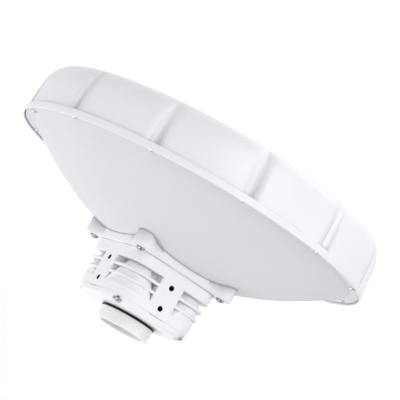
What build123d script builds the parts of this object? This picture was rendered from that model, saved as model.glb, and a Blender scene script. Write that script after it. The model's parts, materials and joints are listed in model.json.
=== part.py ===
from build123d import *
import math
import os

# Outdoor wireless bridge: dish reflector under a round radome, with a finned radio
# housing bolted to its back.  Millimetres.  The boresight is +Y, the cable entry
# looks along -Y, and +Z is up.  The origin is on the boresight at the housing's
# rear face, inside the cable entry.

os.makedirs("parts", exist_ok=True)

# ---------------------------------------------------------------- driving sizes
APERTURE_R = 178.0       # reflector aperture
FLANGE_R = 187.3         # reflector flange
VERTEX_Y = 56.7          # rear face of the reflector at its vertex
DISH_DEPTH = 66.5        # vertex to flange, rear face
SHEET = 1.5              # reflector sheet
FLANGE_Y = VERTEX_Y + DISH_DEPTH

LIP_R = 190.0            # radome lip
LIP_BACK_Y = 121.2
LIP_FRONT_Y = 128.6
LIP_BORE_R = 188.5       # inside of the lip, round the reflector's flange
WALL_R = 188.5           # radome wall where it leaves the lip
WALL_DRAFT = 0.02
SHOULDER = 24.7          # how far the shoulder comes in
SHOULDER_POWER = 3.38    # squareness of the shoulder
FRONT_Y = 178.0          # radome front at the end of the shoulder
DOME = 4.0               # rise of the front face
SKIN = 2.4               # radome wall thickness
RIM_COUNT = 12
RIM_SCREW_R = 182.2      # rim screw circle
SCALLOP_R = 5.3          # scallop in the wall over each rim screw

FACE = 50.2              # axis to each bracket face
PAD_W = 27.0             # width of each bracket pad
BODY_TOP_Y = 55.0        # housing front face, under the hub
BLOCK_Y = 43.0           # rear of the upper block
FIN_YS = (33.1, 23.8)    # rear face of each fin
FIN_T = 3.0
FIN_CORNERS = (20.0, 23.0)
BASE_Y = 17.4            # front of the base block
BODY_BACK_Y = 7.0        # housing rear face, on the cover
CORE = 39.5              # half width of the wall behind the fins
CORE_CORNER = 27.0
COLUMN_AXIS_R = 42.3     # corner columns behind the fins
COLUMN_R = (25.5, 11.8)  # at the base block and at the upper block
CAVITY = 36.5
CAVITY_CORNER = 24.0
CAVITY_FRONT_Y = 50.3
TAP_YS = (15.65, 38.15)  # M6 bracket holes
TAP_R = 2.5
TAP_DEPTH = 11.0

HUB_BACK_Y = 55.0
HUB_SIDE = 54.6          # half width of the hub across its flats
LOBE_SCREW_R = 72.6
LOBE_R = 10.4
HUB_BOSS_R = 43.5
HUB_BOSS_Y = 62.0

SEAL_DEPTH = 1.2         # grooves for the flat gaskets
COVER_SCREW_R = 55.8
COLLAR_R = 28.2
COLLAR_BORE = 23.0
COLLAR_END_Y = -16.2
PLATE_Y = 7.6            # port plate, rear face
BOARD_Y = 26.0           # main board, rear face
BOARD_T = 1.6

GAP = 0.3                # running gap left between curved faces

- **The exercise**
Write down again the exact lines running from the beginning of the data to the line containing "FLANGE_Y = VERTEX_Y + DISH_DEPTH", with both ends included.

- **Correct response**
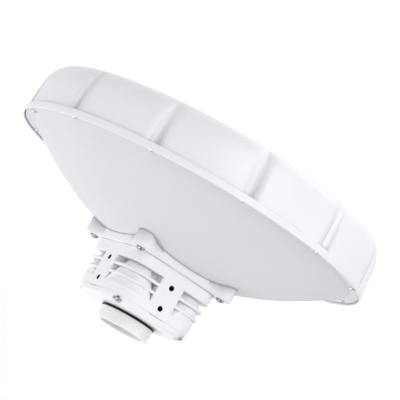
What build123d script builds the parts of this object? This picture was rendered from that model, saved as model.glb, and a Blender scene script. Write that script after it. The model's parts, materials and joints are listed in model.json.
=== part.py ===
from build123d import *
import math
import os

# Outdoor wireless bridge: dish reflector under a round radome, with a finned radio
# housing bolted to its back.  Millimetres.  The boresight is +Y, the cable entry
# looks along -Y, and +Z is up.  The origin is on the boresight at the housing's
# rear face, inside the cable entry.

os.makedirs("parts", exist_ok=True)

# ---------------------------------------------------------------- driving sizes
APERTURE_R = 178.0       # reflector aperture
FLANGE_R = 187.3         # reflector flange
VERTEX_Y = 56.7          # rear face of the reflector at its vertex
DISH_DEPTH = 66.5        # vertex to flange, rear face
SHEET = 1.5              # reflector sheet
FLANGE_Y = VERTEX_Y + DISH_DEPTH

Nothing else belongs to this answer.